Output exactly the span of lines that begins at the line containing "shape, steps, cloth" and ends at the line containing "from mathutils.geometry import", both lines included.

== SOURCE RECORDS

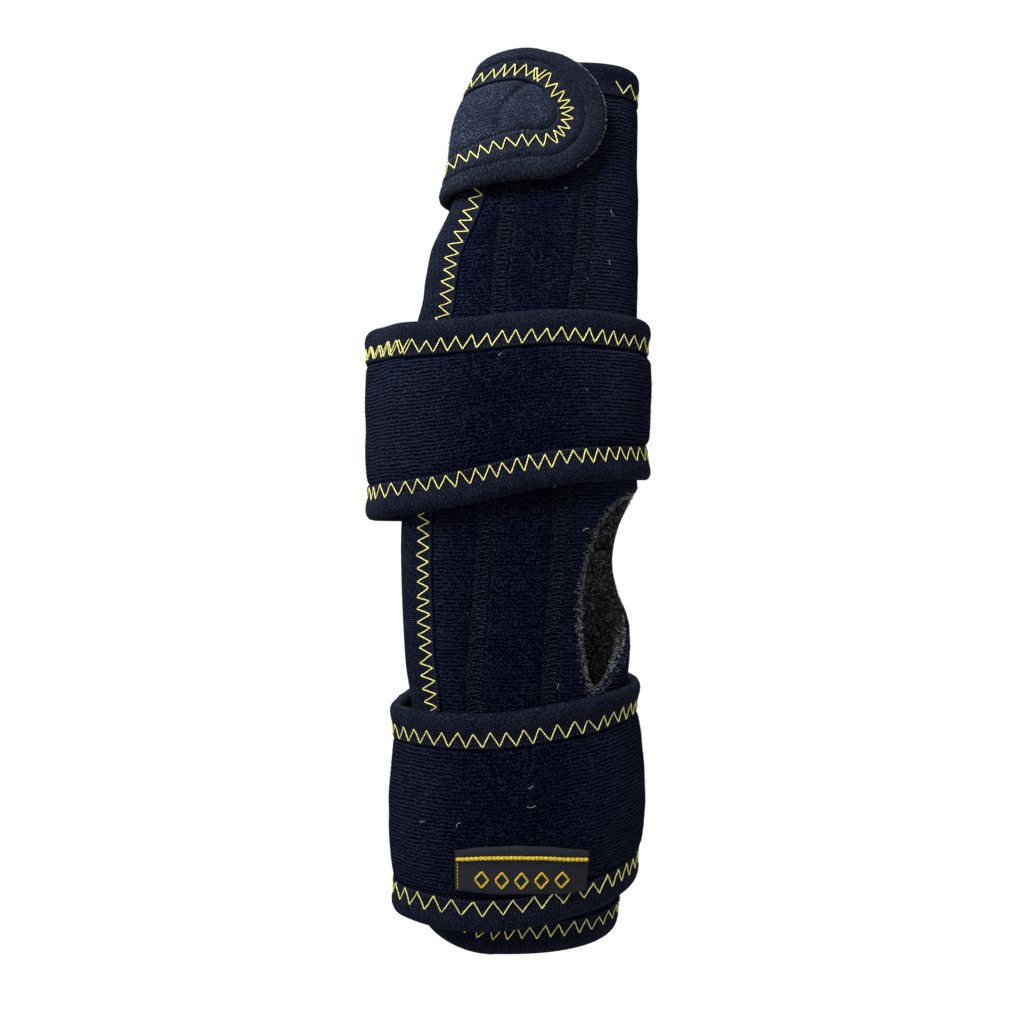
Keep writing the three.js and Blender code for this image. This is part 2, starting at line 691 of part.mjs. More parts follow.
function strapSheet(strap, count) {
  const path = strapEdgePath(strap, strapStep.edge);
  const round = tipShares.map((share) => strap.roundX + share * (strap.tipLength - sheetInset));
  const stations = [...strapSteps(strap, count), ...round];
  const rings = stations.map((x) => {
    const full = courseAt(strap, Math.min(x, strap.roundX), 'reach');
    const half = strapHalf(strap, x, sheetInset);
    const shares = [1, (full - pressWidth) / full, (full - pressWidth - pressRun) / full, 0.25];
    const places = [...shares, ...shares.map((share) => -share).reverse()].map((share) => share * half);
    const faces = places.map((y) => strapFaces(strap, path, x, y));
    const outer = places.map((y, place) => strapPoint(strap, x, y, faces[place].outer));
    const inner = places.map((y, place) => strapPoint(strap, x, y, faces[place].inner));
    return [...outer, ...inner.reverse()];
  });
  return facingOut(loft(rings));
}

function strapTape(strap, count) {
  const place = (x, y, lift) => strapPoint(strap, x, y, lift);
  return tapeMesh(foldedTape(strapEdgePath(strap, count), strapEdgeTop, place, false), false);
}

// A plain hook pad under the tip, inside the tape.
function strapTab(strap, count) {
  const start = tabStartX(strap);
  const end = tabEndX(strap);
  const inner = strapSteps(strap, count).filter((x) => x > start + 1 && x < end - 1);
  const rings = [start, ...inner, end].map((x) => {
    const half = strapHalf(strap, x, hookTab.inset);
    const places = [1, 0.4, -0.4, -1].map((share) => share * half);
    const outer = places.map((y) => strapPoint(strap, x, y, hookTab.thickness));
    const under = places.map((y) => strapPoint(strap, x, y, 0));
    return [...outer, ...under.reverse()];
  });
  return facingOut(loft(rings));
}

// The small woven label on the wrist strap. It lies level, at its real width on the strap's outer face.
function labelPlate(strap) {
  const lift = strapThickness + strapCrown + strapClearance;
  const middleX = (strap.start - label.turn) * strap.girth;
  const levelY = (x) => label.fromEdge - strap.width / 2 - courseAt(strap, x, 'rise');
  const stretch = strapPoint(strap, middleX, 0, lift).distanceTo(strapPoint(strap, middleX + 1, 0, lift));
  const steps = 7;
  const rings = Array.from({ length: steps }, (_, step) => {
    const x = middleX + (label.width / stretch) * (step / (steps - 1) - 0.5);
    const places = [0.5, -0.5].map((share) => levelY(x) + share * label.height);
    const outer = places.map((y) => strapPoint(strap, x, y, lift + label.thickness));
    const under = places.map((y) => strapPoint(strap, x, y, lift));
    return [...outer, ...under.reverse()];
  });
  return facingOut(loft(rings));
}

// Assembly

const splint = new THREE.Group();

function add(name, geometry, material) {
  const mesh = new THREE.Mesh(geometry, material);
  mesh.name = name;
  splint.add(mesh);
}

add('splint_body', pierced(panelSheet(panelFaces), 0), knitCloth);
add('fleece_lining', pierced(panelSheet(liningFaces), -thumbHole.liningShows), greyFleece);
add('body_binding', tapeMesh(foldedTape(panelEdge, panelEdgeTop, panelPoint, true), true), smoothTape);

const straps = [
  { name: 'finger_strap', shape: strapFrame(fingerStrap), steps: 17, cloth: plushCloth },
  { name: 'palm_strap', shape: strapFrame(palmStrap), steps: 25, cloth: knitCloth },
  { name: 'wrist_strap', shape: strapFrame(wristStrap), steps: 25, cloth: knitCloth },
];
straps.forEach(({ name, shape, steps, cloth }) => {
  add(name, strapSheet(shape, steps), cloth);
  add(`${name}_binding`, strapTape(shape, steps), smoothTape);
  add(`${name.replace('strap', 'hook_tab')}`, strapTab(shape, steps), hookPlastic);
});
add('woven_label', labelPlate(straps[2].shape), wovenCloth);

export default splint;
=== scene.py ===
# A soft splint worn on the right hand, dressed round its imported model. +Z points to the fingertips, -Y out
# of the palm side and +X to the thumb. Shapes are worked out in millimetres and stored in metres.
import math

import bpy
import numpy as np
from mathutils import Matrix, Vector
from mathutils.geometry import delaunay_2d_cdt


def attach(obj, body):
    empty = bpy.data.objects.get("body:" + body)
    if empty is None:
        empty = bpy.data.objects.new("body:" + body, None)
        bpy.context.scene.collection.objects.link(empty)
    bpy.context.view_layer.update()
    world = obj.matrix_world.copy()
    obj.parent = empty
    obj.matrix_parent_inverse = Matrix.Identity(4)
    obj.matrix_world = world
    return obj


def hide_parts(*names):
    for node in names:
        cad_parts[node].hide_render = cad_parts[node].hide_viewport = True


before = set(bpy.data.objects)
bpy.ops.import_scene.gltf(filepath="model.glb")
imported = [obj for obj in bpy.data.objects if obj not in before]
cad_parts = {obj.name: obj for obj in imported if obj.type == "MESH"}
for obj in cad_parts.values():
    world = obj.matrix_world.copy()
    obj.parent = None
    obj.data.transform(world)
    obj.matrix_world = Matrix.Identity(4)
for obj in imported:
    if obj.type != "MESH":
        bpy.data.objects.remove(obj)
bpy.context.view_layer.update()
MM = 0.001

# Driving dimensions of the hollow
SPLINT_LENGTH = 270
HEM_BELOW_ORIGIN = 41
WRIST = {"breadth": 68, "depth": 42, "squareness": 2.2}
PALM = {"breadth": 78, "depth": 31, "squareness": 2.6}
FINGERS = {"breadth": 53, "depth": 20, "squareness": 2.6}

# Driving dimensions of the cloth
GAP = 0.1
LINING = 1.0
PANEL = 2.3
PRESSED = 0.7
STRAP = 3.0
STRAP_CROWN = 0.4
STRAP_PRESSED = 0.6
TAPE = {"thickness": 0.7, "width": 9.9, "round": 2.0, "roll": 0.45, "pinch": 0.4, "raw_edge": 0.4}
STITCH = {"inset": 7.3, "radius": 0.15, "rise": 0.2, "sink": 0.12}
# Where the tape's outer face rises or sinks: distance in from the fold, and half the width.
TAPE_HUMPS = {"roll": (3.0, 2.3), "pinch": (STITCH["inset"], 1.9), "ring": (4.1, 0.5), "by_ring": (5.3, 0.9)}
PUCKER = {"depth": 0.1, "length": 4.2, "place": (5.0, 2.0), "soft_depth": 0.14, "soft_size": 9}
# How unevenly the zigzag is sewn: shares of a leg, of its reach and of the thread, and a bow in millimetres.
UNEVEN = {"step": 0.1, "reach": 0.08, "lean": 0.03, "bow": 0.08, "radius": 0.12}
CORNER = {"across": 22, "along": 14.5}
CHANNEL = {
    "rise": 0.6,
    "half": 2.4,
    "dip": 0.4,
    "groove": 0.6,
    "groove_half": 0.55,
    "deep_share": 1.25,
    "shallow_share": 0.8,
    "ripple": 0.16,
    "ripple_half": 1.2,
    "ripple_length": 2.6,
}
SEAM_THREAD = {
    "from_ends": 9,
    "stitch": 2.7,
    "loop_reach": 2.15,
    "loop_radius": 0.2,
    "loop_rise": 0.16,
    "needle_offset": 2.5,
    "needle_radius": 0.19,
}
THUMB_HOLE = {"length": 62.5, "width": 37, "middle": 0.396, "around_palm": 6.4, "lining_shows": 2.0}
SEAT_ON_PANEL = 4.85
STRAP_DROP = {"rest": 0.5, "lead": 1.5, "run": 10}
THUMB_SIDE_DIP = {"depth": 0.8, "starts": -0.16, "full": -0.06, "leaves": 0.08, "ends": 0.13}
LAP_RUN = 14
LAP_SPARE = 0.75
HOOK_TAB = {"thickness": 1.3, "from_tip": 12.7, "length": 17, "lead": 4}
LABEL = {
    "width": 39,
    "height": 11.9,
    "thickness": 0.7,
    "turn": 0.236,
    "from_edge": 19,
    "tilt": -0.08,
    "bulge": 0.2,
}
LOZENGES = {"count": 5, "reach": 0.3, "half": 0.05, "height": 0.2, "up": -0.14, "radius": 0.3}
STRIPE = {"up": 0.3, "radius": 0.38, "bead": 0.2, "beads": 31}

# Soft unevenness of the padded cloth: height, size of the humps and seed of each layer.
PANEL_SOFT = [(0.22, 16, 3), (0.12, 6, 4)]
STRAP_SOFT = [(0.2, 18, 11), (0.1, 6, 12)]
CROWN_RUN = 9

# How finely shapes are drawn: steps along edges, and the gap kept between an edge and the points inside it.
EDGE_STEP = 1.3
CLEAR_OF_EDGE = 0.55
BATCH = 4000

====
== SOURCE RECORDS

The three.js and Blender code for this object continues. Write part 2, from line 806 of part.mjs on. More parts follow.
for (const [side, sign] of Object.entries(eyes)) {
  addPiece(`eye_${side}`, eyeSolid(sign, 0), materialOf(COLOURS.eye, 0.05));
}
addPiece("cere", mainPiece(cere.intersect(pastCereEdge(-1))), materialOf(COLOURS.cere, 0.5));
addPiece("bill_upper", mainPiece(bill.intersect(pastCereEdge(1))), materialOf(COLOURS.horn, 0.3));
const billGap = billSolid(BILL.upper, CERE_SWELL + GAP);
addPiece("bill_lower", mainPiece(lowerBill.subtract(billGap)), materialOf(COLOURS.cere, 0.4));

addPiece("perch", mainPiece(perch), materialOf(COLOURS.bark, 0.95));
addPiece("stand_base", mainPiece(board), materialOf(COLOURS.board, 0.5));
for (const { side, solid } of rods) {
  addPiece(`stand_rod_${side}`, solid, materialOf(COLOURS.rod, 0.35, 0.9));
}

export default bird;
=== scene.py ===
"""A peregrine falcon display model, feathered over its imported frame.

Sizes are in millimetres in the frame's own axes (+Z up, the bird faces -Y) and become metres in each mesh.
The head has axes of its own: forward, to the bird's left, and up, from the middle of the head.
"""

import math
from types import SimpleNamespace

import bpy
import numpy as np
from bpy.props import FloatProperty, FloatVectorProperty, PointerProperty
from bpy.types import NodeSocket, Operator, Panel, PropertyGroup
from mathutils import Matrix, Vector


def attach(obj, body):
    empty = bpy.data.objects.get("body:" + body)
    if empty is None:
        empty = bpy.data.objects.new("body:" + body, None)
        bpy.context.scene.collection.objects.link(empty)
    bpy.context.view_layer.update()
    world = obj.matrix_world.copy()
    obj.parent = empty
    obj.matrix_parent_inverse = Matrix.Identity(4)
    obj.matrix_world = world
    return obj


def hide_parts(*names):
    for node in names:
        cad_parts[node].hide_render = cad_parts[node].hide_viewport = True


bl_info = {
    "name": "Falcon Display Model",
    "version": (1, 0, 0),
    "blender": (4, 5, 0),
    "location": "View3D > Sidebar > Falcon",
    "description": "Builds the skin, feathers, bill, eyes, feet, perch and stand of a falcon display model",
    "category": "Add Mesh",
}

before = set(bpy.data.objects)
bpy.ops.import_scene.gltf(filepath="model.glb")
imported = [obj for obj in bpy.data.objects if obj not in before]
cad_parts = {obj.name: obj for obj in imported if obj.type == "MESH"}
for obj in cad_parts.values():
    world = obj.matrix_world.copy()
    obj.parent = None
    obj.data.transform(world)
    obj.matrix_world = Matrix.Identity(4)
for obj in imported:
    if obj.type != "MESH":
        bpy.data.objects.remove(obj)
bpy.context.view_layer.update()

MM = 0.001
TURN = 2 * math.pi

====

REPLY
straps.forEach(({ name, shape, steps, cloth }) => {
  add(name, strapSheet(shape, steps), cloth);
  add(`${name}_binding`, strapTape(shape, steps), smoothTape);
  add(`${name.replace('strap', 'hook_tab')}`, strapTab(shape, steps), hookPlastic);
});
add('woven_label', labelPlate(straps[2].shape), wovenCloth);

export default splint;
=== scene.py ===
# A soft splint worn on the right hand, dressed round its imported model. +Z points to the fingertips, -Y out
# of the palm side and +X to the thumb. Shapes are worked out in millimetres and stored in metres.
import math

import bpy
import numpy as np
from mathutils import Matrix, Vector
from mathutils.geometry import delaunay_2d_cdt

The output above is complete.